[BEGIN Data provided]
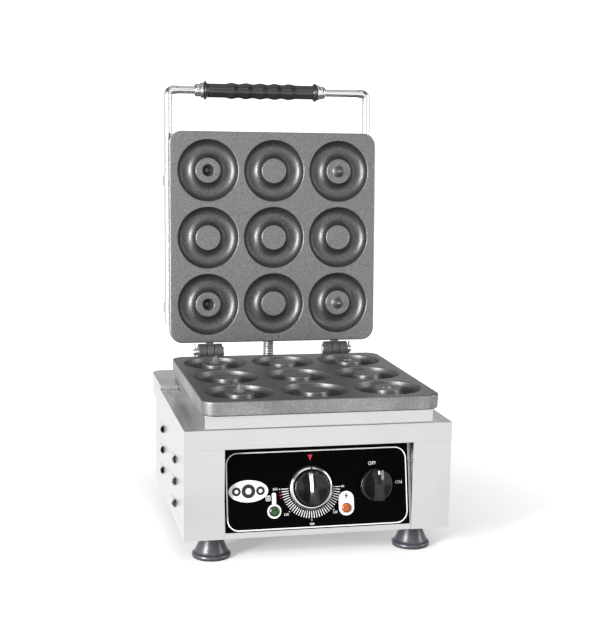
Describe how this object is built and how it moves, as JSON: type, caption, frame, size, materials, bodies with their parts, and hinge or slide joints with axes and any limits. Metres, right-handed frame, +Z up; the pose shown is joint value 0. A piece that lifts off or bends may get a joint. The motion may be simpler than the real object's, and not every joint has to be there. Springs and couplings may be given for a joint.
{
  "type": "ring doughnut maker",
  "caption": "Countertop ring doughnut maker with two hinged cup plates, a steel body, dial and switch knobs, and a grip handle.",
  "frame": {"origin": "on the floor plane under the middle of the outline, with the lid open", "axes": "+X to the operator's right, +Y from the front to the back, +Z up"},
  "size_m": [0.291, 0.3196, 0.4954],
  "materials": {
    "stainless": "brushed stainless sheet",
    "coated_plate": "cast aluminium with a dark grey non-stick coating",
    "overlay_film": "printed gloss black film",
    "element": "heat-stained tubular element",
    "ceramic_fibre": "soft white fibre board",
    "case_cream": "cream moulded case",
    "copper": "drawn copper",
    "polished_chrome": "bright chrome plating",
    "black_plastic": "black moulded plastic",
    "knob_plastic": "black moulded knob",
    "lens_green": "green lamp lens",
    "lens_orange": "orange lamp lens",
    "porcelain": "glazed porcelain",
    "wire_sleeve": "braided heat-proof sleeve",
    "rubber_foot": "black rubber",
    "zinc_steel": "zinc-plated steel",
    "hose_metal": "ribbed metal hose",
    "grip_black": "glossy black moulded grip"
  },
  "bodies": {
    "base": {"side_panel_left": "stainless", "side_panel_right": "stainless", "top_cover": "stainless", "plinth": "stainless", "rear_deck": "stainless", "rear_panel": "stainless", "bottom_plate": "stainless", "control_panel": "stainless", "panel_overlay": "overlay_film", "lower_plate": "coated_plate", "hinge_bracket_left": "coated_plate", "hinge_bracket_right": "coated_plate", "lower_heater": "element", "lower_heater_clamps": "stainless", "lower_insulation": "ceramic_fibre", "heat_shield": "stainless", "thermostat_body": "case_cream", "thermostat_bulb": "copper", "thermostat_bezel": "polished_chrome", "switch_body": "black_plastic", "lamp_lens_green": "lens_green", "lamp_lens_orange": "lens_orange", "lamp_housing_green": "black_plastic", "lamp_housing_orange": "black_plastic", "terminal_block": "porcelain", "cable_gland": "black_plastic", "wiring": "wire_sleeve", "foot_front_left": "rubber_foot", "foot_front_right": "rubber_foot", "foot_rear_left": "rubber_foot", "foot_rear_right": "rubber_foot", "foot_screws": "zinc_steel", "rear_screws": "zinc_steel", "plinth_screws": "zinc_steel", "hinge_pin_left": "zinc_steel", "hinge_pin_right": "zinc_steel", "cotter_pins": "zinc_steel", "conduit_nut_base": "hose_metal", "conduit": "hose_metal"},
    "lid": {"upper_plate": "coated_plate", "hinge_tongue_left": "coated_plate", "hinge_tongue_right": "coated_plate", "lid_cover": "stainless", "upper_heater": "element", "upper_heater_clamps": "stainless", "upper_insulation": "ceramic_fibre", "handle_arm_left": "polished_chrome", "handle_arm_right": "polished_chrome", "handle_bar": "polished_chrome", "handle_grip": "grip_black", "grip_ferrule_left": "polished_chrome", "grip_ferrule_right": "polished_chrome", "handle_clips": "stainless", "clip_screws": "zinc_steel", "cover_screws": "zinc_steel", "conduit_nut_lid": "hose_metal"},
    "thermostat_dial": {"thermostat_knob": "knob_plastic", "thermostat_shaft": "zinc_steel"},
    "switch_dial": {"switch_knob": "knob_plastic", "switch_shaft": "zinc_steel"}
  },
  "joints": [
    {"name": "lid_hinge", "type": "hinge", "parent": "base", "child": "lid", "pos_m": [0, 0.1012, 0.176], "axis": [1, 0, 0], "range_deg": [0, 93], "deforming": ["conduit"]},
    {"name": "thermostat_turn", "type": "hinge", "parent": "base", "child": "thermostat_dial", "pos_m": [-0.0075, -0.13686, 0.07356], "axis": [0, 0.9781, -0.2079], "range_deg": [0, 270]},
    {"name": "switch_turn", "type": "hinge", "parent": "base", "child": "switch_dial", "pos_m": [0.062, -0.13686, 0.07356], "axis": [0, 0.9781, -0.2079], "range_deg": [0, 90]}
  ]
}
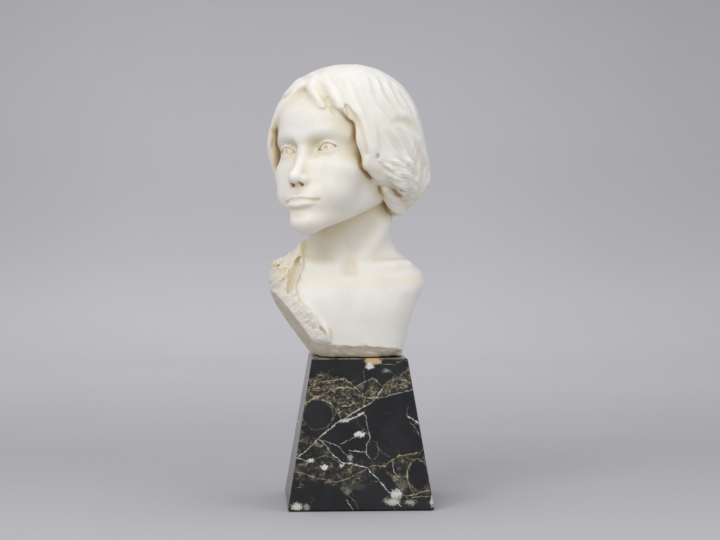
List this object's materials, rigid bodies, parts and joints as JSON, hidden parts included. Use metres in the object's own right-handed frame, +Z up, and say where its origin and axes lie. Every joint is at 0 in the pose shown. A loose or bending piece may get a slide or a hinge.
[END Data provided]
--- Your instructions ---
Find every line that includes the string "type". Report how many there are and nothing else.

--- The response ---
5